Your goal: Pull every line containing "materials" out of the material below.

Source material:
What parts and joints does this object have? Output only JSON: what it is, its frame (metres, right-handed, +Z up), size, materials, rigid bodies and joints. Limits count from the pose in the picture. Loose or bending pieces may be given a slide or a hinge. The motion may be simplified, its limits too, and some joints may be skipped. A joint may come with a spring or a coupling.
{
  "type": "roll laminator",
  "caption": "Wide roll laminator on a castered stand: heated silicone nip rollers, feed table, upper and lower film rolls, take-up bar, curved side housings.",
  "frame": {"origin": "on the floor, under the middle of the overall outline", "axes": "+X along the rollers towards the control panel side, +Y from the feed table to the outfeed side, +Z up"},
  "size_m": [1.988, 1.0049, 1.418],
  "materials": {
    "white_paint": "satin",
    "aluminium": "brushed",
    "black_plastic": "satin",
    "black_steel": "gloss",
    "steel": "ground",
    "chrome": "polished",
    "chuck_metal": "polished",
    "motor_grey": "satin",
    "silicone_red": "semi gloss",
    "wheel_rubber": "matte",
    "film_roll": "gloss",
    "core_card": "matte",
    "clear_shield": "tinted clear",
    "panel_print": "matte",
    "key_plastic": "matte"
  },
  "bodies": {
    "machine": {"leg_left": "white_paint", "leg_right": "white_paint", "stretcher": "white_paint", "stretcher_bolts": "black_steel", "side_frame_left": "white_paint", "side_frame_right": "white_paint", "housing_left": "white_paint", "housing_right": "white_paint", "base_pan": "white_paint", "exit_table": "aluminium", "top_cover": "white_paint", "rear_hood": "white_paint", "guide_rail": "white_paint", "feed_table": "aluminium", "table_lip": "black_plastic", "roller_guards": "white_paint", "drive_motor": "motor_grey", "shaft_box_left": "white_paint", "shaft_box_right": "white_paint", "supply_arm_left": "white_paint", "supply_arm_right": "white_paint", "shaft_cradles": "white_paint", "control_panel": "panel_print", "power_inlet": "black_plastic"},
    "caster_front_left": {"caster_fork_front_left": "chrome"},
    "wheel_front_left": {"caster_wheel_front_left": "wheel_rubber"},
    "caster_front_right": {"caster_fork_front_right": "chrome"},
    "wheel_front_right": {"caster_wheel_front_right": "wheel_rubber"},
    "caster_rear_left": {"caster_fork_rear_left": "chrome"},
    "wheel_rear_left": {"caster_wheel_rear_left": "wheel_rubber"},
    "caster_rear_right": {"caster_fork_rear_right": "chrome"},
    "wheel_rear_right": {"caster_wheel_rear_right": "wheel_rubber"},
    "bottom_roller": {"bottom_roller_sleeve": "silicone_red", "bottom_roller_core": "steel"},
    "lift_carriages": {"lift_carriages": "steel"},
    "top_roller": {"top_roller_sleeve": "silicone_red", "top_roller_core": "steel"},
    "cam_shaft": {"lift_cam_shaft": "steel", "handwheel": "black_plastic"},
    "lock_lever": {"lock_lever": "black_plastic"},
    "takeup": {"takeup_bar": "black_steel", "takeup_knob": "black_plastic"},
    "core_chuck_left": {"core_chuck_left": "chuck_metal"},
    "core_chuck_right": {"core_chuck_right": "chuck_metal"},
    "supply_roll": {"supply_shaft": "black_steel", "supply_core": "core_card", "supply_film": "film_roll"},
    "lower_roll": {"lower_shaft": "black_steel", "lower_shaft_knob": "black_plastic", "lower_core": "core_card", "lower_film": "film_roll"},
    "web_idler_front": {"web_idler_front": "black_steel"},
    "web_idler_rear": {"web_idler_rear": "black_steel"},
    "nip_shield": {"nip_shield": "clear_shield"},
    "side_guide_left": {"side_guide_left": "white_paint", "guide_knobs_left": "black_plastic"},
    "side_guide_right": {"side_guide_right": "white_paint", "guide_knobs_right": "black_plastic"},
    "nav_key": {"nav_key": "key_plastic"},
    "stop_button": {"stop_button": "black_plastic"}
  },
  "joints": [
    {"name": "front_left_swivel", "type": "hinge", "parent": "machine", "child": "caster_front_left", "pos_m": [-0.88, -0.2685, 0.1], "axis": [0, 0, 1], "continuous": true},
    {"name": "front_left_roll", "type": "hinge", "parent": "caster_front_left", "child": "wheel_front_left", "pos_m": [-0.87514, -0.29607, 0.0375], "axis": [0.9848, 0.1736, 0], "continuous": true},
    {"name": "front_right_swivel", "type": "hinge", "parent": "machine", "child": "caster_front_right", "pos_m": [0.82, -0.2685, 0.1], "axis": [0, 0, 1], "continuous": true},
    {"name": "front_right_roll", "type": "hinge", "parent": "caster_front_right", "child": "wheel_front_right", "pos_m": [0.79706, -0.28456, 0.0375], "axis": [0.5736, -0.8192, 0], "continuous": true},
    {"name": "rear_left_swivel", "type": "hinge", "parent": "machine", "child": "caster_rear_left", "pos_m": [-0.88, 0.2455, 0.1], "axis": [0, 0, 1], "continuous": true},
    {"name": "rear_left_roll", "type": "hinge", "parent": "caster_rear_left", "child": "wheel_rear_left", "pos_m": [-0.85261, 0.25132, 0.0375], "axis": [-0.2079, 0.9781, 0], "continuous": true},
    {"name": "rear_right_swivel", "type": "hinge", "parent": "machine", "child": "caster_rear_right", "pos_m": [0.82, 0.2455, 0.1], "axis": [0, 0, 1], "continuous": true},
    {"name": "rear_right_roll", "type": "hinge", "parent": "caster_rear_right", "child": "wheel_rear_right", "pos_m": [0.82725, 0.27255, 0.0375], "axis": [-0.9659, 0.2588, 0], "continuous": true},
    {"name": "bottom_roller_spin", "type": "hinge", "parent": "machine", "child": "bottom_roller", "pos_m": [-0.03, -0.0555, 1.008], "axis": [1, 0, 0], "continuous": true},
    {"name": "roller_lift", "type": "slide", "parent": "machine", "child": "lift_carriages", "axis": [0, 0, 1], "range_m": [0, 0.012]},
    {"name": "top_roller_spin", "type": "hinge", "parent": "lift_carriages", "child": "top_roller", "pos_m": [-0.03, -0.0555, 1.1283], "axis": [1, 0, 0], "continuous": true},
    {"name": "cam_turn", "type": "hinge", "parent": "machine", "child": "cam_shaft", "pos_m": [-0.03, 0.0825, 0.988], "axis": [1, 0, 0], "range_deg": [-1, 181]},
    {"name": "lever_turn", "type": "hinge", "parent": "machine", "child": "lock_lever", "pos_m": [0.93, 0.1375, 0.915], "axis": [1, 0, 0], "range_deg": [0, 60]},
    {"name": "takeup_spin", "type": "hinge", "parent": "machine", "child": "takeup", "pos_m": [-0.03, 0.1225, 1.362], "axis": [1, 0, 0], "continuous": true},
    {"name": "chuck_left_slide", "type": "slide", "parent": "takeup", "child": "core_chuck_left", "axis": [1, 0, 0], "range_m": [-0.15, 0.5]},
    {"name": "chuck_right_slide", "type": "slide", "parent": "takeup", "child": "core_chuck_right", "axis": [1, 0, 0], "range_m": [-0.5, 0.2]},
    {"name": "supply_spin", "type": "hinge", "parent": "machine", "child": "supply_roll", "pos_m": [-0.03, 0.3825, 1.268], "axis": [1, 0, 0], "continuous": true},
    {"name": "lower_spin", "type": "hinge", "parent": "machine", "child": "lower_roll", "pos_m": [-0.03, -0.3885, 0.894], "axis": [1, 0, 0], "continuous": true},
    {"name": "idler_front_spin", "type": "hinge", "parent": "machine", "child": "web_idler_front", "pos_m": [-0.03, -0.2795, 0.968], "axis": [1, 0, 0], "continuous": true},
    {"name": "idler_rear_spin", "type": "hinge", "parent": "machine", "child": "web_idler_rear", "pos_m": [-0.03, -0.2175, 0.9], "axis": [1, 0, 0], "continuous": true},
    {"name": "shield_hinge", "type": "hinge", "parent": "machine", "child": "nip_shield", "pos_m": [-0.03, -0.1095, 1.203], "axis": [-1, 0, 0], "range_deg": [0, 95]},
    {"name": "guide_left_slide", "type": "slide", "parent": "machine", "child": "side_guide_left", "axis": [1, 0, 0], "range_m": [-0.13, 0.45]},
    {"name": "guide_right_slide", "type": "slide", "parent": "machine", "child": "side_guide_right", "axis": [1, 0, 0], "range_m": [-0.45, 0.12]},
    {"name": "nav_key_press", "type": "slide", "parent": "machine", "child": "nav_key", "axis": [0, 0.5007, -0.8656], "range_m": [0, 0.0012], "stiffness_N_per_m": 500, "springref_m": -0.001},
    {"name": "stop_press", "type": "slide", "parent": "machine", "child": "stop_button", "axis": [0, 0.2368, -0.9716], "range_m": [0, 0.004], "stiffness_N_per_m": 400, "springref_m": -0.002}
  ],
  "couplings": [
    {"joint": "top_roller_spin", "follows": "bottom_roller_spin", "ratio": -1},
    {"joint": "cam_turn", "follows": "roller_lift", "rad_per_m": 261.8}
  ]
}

The answer:
What parts and joints does this object have? Output only JSON: what it is, its frame (metres, right-handed, +Z up), size, materials, rigid bodies and joints. Limits count from the pose in the picture. Loose or bending pieces may be given a slide or a hinge. The motion may be simplified, its limits too, and some joints may be skipped. A joint may come with a spring or a coupling.
  "materials": {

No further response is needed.